For me, Canadian food is food which is influenced by the countless cultures which co-exist and shape our country. It can be the French Canadian cuisine or what’s served at that one Chinese food restaurant which can be found in virtually every small town in Alberta. But also, Canadian cuisine is food which celebrates the produce and livestock that we are proud to have locally: British Columbia salmon or sea buckthorn berries that grow throughout the prairies.

So while I can’t easily pinpoint my first food memory, there are a few which particularly stand out. First, is having Christmas dinners where the food is clearly from a mix of our traditional and adopted cultures. On our table you will find a stuffed turkey and cranberry sauce, dishes almost unheard of back home, as well as many Ukrainian salads and sides including rye toast and caviar. I also have fond memories of joining my parents in foraging for mushrooms in the forest and picking Saskatoon berries until our baskets and stomachs were full. Finally, I can recall being out with my parents where we fished for trout, later hearing it crackle in tinfoil while it cooked over our campground fire.

While none of these memories have a poutine in sight, I think they are all authentically Canadian in their own way.


6 comments on The Canadian Food Experience Project: My First Authentic Canadian Food Memory

  1. Redawna
    June 7, 2013 at 11:42 pm (451 days ago)

    What a fantastic post!

    Reading the posts from everyone this evening I am already starting to get a feel for the commonality between all our first Canadian food memories!

    What a fascinating project to be a part of.

    Reply
    • Genia Rodnyansky
      June 8, 2013 at 11:08 pm (450 days ago)

      Thanks – I can’t wait to read through everyone’s articles!

      Reply
  2. A Canadian Foodie
    June 9, 2013 at 3:35 pm (449 days ago)

    I have never tasted Sea Buckthorn… it isn’t native to Alberta, is it? I had one for 4 years, and just when it was about to fruit, my husband yanked it out. :( Love him, anyway. Your parents were clearly cook by scratch people in the 90′s when they brought you here, or you would not have enjoyed those amazing Canadian foraging and fishing experience. Lucky you. Berry picking was a part of my life… every berry throughout the season, and gardening, and killing the hens… but not fishing. Not foraging. Too bad, but I think my childhood was pretty typical that way. Few Alberta families foraged until recently. Very recently. So, what do sea buckthorn taste like… got to do a little research on them. Thrilled you have joined the project, Genia! (Did you see my recipe for Russian Salad – how does it compare to yours?)
    :)
    Valerie

    Reply
    • Genia Rodnyansky
      June 9, 2013 at 10:27 pm (449 days ago)

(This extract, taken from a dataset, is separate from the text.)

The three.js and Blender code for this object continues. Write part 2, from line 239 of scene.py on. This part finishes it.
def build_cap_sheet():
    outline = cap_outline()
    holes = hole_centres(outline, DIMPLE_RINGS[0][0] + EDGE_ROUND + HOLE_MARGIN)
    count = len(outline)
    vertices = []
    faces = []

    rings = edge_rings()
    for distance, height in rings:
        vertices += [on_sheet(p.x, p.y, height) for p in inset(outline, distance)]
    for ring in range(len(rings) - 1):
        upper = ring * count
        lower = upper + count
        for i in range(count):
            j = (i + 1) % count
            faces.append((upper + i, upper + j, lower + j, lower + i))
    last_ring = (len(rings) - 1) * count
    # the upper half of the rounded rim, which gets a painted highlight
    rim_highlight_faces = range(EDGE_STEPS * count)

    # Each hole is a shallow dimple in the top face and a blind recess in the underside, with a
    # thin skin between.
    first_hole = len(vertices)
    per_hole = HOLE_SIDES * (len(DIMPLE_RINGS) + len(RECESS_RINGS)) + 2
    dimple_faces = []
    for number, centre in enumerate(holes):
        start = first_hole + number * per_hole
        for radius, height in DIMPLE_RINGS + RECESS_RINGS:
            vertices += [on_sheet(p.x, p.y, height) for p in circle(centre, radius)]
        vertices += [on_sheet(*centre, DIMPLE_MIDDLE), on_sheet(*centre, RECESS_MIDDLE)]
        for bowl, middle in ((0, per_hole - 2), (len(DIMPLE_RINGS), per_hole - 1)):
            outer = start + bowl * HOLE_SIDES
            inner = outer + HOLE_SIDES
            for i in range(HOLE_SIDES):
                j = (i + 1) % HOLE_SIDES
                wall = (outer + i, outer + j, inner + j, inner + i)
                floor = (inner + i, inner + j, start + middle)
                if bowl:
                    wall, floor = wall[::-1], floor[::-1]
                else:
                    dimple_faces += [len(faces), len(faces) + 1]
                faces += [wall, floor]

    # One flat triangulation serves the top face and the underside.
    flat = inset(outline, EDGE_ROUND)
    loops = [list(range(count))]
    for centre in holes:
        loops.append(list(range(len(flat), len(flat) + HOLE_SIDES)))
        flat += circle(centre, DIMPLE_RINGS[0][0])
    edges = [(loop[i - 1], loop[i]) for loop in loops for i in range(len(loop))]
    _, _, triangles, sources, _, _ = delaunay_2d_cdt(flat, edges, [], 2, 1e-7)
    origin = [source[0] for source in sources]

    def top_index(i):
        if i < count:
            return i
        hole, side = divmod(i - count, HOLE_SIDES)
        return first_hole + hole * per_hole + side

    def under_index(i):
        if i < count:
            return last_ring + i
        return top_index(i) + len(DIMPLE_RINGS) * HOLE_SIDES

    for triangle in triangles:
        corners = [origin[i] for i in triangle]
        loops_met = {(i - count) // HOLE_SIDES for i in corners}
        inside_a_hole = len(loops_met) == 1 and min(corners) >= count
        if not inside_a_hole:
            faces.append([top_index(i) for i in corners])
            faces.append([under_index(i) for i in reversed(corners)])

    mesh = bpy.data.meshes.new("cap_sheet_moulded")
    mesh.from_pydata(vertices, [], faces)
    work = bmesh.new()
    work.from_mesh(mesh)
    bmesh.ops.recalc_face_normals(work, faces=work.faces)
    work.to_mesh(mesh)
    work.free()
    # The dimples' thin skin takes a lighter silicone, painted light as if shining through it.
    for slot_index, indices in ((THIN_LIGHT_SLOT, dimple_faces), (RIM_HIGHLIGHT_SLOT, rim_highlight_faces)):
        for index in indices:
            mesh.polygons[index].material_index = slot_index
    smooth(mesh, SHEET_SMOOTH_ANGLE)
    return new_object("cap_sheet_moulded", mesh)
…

      I’m not sure where Sea Buckthorn is native to, but it can definitely be found growing in the prairies :) We had lots growing in Ukraine as well and its quite popular there – often we make tea with it. It has a very very tart taste but is good with honey. Its also said to have tonnes of health benefits. Oh yes, my parents have always been “from scratch” people and I appreciate having that influence in my childhood:). I checked out your Russian salad recipe. It is very similar to the way we make it at home – we don’t usually use ham in ours though but use chicken, beef or lamb instead and use canned peas instead of frozen. The salad is called “olivier” and there are several other classic russian salads which often make an appearance during holiday dinners at our house. Thanks again for having me as part of the project. Can’t wait for next month’s challenge!

      Reply
  3. Sarah Galvin (All Our Fingers in the Pie)
    June 16, 2013 at 7:52 pm (442 days ago)

    Well, you did find some real Canadian foods very quickly. Love your story and being a 5th generation Canadian I have done all these things myself. However, I have just discovered sea buckthorn. They were not so common until recently.

    Reply
    • Genia Rodnyansky
      June 18, 2013 at 12:55 pm (441 days ago)

      Thanks, Sarah! I’m looking forward to experimenting with sea buckthorn more in the coming months – maybe trying to make an ice cream!